[Brief] Using the listing below, set down each line from the line containing "# Every piece" through the line containing "before = set(bpy.data.objects)", both ends included, exactly and with nothing added.

[Provided information]
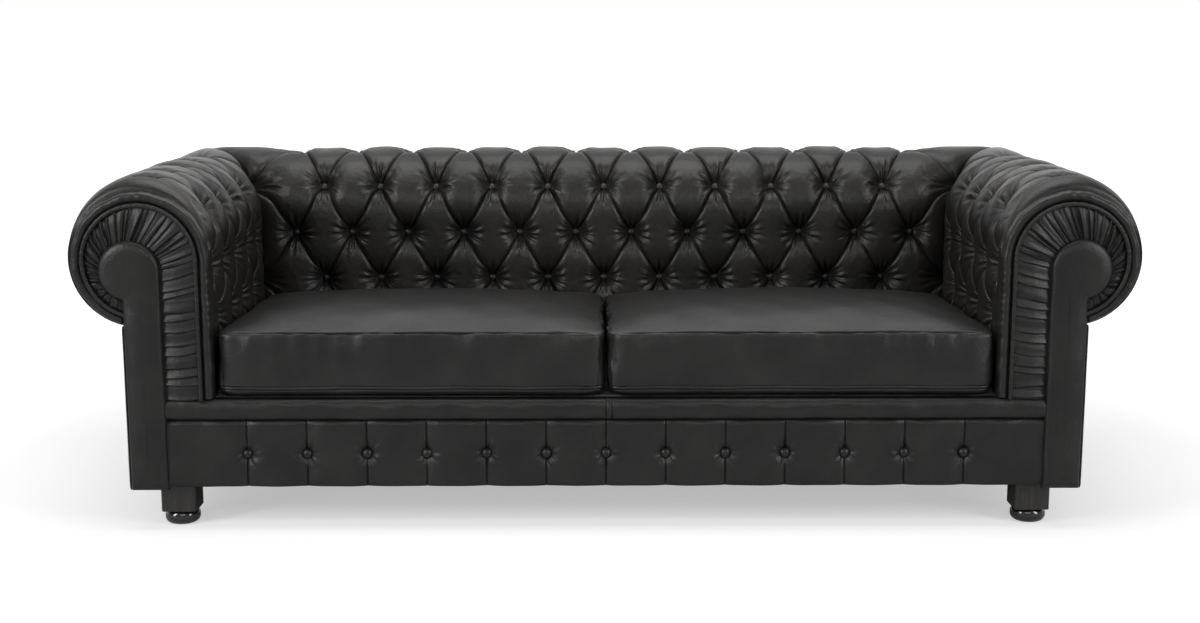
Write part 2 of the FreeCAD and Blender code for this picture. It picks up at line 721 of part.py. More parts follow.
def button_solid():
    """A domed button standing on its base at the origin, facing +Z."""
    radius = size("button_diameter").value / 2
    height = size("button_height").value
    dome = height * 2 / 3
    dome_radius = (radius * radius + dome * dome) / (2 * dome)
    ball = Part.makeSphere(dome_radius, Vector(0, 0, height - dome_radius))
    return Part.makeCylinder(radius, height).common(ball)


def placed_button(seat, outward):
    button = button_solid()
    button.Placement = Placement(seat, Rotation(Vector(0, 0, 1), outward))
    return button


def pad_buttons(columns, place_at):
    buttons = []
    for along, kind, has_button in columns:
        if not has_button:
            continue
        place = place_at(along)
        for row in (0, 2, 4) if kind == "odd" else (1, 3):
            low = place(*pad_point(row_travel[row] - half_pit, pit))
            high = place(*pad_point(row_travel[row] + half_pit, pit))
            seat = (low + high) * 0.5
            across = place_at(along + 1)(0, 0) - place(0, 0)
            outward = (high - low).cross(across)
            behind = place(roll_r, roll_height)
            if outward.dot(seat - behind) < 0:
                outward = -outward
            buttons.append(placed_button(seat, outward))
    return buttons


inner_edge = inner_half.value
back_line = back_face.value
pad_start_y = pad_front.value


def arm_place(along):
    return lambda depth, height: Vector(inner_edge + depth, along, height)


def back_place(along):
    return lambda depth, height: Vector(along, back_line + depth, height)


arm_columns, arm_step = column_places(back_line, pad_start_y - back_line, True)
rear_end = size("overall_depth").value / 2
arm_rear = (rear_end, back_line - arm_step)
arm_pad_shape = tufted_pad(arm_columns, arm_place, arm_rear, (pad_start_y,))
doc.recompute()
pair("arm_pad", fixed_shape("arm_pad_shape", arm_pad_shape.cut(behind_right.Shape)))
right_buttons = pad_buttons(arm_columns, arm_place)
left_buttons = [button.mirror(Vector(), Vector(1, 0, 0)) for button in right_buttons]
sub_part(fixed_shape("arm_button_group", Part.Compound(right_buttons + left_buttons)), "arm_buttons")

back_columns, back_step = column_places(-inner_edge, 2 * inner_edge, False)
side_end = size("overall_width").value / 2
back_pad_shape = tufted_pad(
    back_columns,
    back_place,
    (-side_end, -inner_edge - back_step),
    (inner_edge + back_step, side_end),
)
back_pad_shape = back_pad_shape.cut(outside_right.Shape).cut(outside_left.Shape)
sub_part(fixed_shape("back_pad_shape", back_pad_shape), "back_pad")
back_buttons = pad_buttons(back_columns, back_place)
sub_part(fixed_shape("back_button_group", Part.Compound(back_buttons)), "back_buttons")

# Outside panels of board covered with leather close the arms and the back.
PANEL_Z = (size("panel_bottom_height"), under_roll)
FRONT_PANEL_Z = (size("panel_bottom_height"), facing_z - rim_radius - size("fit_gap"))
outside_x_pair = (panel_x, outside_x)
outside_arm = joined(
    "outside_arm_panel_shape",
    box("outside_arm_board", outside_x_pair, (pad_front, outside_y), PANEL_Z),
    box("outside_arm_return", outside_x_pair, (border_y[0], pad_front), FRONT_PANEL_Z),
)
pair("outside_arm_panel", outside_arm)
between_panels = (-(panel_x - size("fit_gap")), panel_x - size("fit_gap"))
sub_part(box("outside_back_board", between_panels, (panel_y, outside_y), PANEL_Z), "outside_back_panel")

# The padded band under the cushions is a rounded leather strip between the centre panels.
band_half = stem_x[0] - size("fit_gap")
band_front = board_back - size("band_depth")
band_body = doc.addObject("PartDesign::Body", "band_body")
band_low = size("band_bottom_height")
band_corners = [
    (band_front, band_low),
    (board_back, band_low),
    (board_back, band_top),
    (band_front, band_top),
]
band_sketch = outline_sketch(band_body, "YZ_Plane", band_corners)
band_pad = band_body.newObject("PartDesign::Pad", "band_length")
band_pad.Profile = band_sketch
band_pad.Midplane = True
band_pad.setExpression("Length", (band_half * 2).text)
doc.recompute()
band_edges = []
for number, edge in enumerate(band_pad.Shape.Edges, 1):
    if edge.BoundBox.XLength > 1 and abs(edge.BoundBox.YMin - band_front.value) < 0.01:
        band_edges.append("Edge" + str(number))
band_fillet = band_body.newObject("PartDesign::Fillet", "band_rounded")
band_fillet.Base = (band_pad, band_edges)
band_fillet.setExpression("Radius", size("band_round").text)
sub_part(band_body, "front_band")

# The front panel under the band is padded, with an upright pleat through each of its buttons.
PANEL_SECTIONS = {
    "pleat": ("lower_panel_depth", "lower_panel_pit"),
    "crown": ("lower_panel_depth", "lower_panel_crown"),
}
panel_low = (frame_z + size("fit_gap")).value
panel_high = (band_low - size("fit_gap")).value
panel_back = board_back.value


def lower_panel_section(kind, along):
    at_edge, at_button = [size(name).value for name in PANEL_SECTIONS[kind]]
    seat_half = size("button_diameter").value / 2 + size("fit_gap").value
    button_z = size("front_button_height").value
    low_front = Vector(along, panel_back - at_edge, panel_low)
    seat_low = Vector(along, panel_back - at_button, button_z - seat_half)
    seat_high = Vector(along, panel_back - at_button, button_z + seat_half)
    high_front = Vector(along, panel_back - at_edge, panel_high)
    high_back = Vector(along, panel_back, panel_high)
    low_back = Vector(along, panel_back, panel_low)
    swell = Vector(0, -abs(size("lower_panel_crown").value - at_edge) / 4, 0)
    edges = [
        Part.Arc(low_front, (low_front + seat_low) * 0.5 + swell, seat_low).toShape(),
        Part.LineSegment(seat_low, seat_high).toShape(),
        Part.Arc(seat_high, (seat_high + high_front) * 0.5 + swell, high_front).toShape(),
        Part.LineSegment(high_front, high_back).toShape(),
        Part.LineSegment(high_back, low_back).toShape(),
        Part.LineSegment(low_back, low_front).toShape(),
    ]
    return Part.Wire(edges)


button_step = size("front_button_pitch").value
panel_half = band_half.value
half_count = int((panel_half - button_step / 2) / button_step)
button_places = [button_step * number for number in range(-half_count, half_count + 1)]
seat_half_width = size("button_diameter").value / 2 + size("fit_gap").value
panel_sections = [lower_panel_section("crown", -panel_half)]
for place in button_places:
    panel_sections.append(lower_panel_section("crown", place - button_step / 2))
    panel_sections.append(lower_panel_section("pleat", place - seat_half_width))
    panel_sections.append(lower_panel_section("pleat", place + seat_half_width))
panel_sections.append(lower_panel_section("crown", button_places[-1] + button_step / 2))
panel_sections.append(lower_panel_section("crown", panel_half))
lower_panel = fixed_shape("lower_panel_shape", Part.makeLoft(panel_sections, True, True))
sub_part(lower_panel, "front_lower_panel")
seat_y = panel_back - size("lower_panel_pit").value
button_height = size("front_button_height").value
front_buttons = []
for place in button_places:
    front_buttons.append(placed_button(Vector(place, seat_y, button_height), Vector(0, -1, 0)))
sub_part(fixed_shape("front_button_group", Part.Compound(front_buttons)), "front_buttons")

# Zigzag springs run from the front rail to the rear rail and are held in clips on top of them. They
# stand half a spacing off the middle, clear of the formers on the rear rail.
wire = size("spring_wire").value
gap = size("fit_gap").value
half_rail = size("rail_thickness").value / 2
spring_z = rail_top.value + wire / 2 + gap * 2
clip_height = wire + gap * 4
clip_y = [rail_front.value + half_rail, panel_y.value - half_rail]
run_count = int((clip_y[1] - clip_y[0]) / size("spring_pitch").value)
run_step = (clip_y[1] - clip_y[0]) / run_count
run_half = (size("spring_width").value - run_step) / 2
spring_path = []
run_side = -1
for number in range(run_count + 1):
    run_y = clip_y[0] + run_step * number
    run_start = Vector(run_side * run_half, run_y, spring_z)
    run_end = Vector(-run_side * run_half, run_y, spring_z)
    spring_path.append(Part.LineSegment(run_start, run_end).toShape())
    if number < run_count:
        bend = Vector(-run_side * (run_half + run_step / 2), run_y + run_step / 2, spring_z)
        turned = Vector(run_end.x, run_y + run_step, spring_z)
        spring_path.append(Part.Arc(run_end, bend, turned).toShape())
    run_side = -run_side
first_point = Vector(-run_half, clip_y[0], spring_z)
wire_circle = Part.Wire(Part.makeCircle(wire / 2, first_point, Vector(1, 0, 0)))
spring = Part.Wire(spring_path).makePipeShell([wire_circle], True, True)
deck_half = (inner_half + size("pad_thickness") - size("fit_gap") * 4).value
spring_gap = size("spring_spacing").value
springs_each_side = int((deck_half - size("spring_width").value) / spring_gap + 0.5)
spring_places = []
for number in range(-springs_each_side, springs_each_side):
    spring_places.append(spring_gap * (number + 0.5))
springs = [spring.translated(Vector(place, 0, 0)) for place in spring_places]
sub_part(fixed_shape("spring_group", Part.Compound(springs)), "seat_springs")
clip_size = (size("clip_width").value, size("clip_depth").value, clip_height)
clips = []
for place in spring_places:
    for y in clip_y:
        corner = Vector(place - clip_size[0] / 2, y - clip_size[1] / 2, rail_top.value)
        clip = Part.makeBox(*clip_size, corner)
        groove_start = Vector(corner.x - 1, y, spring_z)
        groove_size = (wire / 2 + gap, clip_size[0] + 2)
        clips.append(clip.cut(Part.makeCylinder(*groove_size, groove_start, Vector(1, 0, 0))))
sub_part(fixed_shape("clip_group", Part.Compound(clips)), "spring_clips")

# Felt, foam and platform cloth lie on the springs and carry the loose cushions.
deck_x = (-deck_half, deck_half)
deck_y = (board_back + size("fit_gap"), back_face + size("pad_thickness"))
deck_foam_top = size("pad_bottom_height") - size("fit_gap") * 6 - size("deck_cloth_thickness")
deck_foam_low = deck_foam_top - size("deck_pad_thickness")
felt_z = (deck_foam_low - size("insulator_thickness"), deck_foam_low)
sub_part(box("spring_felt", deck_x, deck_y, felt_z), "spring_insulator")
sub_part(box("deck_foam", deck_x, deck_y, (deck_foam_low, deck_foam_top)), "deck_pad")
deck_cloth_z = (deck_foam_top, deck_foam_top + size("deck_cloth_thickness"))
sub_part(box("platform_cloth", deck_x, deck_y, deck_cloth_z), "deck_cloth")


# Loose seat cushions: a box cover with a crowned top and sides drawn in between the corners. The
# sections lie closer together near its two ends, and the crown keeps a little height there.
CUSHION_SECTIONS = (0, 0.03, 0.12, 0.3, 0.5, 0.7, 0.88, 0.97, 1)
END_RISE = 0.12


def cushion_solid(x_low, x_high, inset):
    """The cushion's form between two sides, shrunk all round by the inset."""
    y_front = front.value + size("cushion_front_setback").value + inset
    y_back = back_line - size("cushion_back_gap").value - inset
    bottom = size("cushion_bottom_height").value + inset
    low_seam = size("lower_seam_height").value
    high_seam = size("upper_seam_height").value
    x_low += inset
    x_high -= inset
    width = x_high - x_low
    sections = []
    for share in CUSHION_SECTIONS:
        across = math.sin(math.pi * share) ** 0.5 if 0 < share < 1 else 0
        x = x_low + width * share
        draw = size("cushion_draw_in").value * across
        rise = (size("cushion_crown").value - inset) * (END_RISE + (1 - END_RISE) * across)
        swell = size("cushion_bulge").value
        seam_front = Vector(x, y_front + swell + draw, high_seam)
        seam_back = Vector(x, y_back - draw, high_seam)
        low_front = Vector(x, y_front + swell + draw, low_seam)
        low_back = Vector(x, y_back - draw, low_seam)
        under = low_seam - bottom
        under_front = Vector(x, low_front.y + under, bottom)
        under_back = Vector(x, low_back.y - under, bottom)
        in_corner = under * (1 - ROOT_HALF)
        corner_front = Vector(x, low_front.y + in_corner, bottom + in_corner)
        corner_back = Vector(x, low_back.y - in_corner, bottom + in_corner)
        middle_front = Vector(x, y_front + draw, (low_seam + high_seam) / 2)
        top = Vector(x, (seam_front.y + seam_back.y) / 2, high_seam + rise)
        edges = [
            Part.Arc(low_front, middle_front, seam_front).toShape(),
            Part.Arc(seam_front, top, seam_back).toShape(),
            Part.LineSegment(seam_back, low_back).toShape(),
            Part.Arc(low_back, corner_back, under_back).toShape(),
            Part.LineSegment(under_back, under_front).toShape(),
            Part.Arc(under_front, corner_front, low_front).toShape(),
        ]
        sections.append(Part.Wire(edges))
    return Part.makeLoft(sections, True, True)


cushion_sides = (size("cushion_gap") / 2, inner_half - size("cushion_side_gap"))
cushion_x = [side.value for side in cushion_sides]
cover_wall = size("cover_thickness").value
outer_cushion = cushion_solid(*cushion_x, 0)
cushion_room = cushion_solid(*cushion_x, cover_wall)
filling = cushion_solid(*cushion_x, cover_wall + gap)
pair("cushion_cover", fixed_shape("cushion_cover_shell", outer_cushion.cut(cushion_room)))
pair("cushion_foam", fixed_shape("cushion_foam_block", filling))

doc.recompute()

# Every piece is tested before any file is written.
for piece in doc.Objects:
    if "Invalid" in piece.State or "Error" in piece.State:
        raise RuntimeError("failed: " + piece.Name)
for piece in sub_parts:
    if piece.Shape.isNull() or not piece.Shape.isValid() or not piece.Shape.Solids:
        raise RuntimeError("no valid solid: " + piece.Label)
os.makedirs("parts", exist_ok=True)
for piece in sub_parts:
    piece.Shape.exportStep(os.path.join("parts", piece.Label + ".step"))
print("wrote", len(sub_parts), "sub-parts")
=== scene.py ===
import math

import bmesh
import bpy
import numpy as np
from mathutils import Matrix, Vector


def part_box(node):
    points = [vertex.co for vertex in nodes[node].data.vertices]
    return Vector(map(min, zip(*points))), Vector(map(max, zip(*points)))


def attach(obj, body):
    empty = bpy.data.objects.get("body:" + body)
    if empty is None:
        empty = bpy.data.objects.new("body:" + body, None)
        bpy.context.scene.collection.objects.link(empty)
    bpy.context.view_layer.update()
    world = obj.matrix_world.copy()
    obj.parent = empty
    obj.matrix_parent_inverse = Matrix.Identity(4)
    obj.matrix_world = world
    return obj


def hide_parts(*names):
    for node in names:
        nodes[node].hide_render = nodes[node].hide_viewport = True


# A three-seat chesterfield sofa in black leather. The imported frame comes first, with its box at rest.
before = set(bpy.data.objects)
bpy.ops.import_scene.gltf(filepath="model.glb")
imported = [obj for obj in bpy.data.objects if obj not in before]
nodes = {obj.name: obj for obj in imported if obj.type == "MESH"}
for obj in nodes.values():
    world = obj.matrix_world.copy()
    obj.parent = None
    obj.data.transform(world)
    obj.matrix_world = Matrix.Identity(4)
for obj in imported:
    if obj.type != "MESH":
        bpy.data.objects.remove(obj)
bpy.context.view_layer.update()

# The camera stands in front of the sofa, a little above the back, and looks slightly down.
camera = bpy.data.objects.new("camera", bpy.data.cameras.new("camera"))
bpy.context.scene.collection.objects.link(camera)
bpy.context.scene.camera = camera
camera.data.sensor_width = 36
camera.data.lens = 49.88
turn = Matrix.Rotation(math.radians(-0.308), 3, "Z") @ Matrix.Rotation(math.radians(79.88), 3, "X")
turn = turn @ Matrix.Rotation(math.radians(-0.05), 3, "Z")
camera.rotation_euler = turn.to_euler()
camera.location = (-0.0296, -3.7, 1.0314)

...

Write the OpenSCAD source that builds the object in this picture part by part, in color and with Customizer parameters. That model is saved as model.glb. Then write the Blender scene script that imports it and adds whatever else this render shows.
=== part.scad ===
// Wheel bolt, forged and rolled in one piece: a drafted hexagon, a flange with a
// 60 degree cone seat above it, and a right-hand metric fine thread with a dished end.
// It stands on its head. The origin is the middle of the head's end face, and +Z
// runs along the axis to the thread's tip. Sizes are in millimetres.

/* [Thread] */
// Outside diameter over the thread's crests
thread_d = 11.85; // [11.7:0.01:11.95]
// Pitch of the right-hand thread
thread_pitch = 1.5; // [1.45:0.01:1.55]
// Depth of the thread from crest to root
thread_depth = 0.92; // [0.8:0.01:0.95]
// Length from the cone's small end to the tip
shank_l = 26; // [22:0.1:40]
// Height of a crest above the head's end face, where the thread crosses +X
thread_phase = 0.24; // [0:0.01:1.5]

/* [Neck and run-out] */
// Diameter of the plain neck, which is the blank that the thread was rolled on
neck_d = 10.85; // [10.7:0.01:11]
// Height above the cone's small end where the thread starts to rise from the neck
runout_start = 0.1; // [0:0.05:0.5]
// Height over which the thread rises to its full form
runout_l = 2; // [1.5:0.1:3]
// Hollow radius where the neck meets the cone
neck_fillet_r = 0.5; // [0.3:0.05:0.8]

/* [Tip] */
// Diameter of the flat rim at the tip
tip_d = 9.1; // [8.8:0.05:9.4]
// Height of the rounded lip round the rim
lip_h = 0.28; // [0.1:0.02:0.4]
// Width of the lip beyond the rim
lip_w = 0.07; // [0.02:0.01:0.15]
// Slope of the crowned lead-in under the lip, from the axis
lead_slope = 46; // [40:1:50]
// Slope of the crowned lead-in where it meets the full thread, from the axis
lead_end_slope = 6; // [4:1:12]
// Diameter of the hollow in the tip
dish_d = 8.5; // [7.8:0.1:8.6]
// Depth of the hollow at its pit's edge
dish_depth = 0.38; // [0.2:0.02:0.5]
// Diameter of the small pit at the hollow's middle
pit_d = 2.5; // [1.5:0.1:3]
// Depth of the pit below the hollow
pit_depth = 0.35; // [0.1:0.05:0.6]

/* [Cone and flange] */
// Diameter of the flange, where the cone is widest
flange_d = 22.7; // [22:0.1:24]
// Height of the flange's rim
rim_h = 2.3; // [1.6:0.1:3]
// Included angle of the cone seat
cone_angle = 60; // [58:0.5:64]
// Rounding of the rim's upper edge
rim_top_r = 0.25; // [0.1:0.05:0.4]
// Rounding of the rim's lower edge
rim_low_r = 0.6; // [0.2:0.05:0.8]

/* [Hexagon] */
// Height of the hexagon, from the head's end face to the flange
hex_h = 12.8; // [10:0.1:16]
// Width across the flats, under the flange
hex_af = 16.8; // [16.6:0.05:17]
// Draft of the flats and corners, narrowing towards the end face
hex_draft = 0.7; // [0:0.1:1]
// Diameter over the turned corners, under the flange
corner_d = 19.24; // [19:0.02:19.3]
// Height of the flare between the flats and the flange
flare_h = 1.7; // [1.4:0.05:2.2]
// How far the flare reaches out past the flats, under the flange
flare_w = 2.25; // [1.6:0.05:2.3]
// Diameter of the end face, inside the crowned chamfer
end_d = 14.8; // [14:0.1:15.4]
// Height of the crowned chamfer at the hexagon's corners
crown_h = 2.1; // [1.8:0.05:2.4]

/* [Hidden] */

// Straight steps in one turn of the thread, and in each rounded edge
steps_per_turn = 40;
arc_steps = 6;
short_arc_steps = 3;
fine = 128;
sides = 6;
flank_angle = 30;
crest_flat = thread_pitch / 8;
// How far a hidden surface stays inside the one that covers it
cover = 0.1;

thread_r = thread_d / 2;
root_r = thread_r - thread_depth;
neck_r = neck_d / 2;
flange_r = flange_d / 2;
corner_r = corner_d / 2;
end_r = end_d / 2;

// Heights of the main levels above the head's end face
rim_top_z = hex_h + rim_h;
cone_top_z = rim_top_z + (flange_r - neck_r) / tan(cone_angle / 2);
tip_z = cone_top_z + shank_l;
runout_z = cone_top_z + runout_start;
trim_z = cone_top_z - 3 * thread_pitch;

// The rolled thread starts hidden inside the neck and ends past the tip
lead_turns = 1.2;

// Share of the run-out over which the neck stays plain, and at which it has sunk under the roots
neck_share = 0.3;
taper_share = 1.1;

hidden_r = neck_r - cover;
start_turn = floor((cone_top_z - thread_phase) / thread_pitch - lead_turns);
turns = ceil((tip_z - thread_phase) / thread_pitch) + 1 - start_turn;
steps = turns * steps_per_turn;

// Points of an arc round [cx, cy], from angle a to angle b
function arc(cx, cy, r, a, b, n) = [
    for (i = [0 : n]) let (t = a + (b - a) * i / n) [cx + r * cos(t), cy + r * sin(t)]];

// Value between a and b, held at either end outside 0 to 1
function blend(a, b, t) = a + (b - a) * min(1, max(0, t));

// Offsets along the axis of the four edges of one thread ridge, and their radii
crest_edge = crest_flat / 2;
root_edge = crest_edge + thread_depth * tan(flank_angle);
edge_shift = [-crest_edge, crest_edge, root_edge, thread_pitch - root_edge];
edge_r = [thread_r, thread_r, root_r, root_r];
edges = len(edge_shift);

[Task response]
# Every piece is tested before any file is written.
for piece in doc.Objects:
    if "Invalid" in piece.State or "Error" in piece.State:
        raise RuntimeError("failed: " + piece.Name)
for piece in sub_parts:
    if piece.Shape.isNull() or not piece.Shape.isValid() or not piece.Shape.Solids:
        raise RuntimeError("no valid solid: " + piece.Label)
os.makedirs("parts", exist_ok=True)
for piece in sub_parts:
    piece.Shape.exportStep(os.path.join("parts", piece.Label + ".step"))
print("wrote", len(sub_parts), "sub-parts")
=== scene.py ===
import math

import bmesh
import bpy
import numpy as np
from mathutils import Matrix, Vector


def part_box(node):
    points = [vertex.co for vertex in nodes[node].data.vertices]
    return Vector(map(min, zip(*points))), Vector(map(max, zip(*points)))


def attach(obj, body):
    empty = bpy.data.objects.get("body:" + body)
    if empty is None:
        empty = bpy.data.objects.new("body:" + body, None)
        bpy.context.scene.collection.objects.link(empty)
    bpy.context.view_layer.update()
    world = obj.matrix_world.copy()
    obj.parent = empty
    obj.matrix_parent_inverse = Matrix.Identity(4)
    obj.matrix_world = world
    return obj


def hide_parts(*names):
    for node in names:
        nodes[node].hide_render = nodes[node].hide_viewport = True


# A three-seat chesterfield sofa in black leather. The imported frame comes first, with its box at rest.
before = set(bpy.data.objects)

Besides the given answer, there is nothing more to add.